- Founded: 2011
- Founder: Denholm Whale, Ian Chai, Dean Tzenos and Jude
- Country of origin: Canada Canada
- Location: Toronto, Ontario
- Official website: buzzrecords.ca

= Buzz Records =

Buzz Records is a Canadian-based independent record label with headquarters in Toronto, Ontario. The label evolved out of the underground performance space, The Garage. In 2011, the first releases from the Buzz Records collective were live recordings from the venue; a series titled "Live@The Garage". The Garage was closed down in 2012 but the label continued to release local, underground records in the cassette format.

Buzz Records is a collective, co-founded by Denholm Whale, Ian Chai, Dean Tzenos and Erik Jude.

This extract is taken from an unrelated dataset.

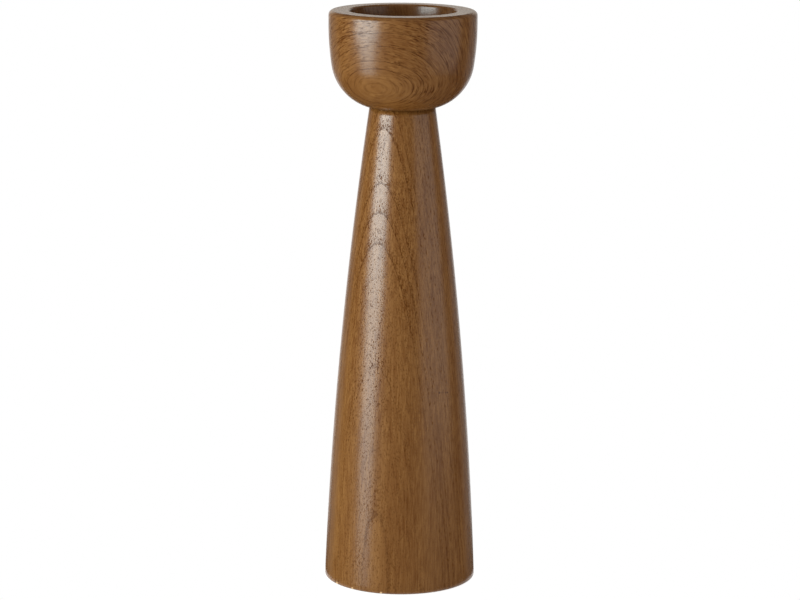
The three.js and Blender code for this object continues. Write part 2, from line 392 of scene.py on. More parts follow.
    # Fine fibres and slow changes of tone
    fibre = ring_noise(
        given["Fibre Turns"], given["Fibre Shortness"], given["Fibre Fineness"], FIBRE_ROUGHNESS
    )
    few_turns = times(given["Dash Turns"], TONE_TURNS_SHARE)
    tone = ring_noise(few_turns, TONE_PITCH, TONE_FINENESS, TONE_ROUGHNESS)
    fibre_level = times(times(minus(fibre, NOISE_MIDDLE), given["Fibre Contrast"]), patch)
    tone_level = times(minus(tone, NOISE_MIDDLE), given["Tone Contrast"])
    level = plus(plus(fibre_level, tone_level), 0.5)
    shade = blend_colour(group, level, given["Dark"], given["Light"])
    for mask, contrast in (
        (line, "Ring Contrast"),
        (dash, "Dash Contrast"),
        (pore, "Pore Contrast"),
    ):
        shade = blend_colour(group, times(mask, given[contrast]), shade, given["Line"])

    # Hollows, which the varnish doesn't fill
    hollow = larger(larger(pore, times(dash, DASH_HOLLOW)), times(line, LINE_HOLLOW))
    uneven_coat = times(times(minus(fibre, NOISE_MIDDLE), FIBRE_RELIEF), patch)
    coat = minus(uneven_coat, hollow)
    coat = times_plus(coat, given["Varnish Break"], given["Varnish Level"])
    relief = minus(times(fibre, FIBRE_RELIEF), hollow)
    results = {"Color": shade, "Height": relief, "Varnish": step(coat, 0.0, 1.0)}
    add(group, "NodeGroupOutput", results)
    return group


WOOD = wood_figure()


def bare_wood(name, pith_point, pith_direction, values):
    """A material cut out of a block of wood whose pith runs through a point in a direction. A
    Mapping node turns that direction upright and moves the point onto the Z axis. Returns the
    material and its figure, the wood group's node."""
    material, tree, shader = new_material(name)
    turn = Vector(pith_direction).rotation_difference(Vector((0, 0, 1)))
    block = {
        "Vector": object_place(tree),
        "Location": -(turn @ Vector(pith_point)),
        "Rotation": turn.to_euler(),
    }
    block = add(tree, "ShaderNodeMapping", block).outputs[0]
    figure = add(tree, "ShaderNodeGroup", node_tree=WOOD)
    fill(tree, figure, {"Vector": block, **values})
    look = {
        "Base Color": figure.outputs["Color"],
        "Normal": bump(tree, figure.outputs["Height"], strength=0.5, distance=0.0001),
        "Roughness": 0.6,
        "Specular IOR Level": 0.0,
    }
    fill(tree, shader, look)
    return material, figure


def varnished_wood(name, pith_point, pith_direction, values):
    """Wood under a satin varnish, a clear coat that is thin or broken over pores and lines."""
    material, figure = bare_wood(name, pith_point, pith_direction, values)
    tree = material.node_tree
    coat = {"Coat Weight": figure.outputs["Varnish"], "Coat Roughness": 0.26, "Coat IOR": 1.56}
    fill(tree, tree.nodes["Principled BSDF"], coat)
    return material, figure


def on_side(azimuth, height):
    """The point of the stem's side at a height and an azimuth in degrees, counted to the right
    from the side towards the viewer."""
    side = stem_side()
    radius = float(np.interp(height, side[:, 1], side[:, 0]))
    turn = math.radians(azimuth)
    return (radius * math.sin(turn), -radius * math.cos(turn), height)


def worn(material, figure):
    """Blends small marks of use into the wood's colour, each within a small distance of a point of
    the side: pale chips on the foot's edge, and a short dark scratch, which is a row of spots."""
    tree = material.node_tree
    where = object_place(tree)
    shade = figure.outputs["Color"]
    for azimuth, height, size, strength, tone in (*CHIPS, *SCRATCH):
        off = vector_maths(tree, "DISTANCE", where, on_side(azimuth, height))
        shade = blend_colour(tree, ramp(tree, off, size / 2, size, strength, 0.0), shade, tone)
    fill(tree, tree.nodes["Principled BSDF"], {"Base Color": shade})


WOOD_LIGHT, WOOD_DARK, WOOD_LINE = colour(134, 92, 47), colour(95, 54, 15), colour(67, 33, 4)
CHIPPED = colour(214, 176, 128)
CHIP_HEIGHT = STEM_LOW.z + 0.0006
# Marks, each an azimuth in degrees, a height, a size, a strength and a colour
CHIPS = (
    (-56.0, CHIP_HEIGHT, 0.0011, 0.8, CHIPPED),
    (-38.5, CHIP_HEIGHT, 0.0008, 0.8, CHIPPED),
    (-14.0, CHIP_HEIGHT, 0.0008, 0.8, CHIPPED),
)
SCRATCH = (
    (37.0, 0.10555, 0.0008, 0.75, WOOD_LINE),
    (39.4, 0.1054, 0.0006, 0.35, WOOD_LINE),
    (41.8, 0.1052, 0.0006, 0.35, WOOD_LINE),
    (44.2, 0.105, 0.0006, 0.5, WOOD_LINE),
    (46.5, 0.10485, 0.0007, 0.7, WOOD_LINE),
)
STEM_PITH_POINT = (0.0112, 0.0235, 0.125)
STEM_PITH_DIRECTION = (0.036, 0.031, 1.0)
stem = closed_turning(
    "stem_turning",
    turned_rings(stem_outline(), WOOD_SIDES),
    FELT_HIGH.z + GLUE_FILM,
    STEM_HIGH.z - STEM_BORE_DEPTH,
)
stem_wood, stem_figure = varnished_wood(
    "stem_varnished_wood",
    STEM_PITH_POINT,
    STEM_PITH_DIRECTION,
    {
        "Figured Side": (-0.43, -0.903, 0.0),
        "Ring Spacing": 1.2,
        "Ring Offset": -0.208,
        "Ring Seed": 45220.0,
        "Ring Unevenness": 0.0,
        "Ring Contrast": 0.65,
        "Line Width": 0.13,
        "Waviness": 1.0,
        "Dash Turns": 90.0,
        "Dash Shortness": 0.8,
        "Dash Fineness": 9.0,
        "Dash Contrast": 0.8,
        "Fibre Turns": 80.0,
        "Fibre Shortness": 0.09,
        "Fibre Fineness": 2.2,
        "Fibre Contrast": 2.2,
        "Tone Contrast": 0.9,
        "Pore Size": 0.3,
        "Pore Contrast": 0.55,
        "Plain Level": 0.35,
        "Quiet Level": 0.7,
        "Calm Radius": 61.5,
        "Varnish Break": 0.9,
        "Varnish Level": 0.95,
        "Light": WOOD_LIGHT,
        "Dark": WOOD_DARK,
        "Line": WOOD_LINE,
    },
)
worn(stem_wood, stem_figure)
stem.data.materials.append(stem_wood)
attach(stem, "candlestick")
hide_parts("stem")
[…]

The documentary Untold Noise, which focused on the Toronto noise punk scene, features interviews with Buzz Records co-founder Denholm Whale and Buzz Record signees, HSY.

The label has had showcases at Toronto's North by North East (NXNE) and New York City's CMJ. Canadian brewery Steam Whistle has collaborated with the record label for their Unsigned Music Series.

In 2017 the label received two Juno Award nominations, one for Dilly Dally's "Sore" and one for Weaves' self-titled debut album.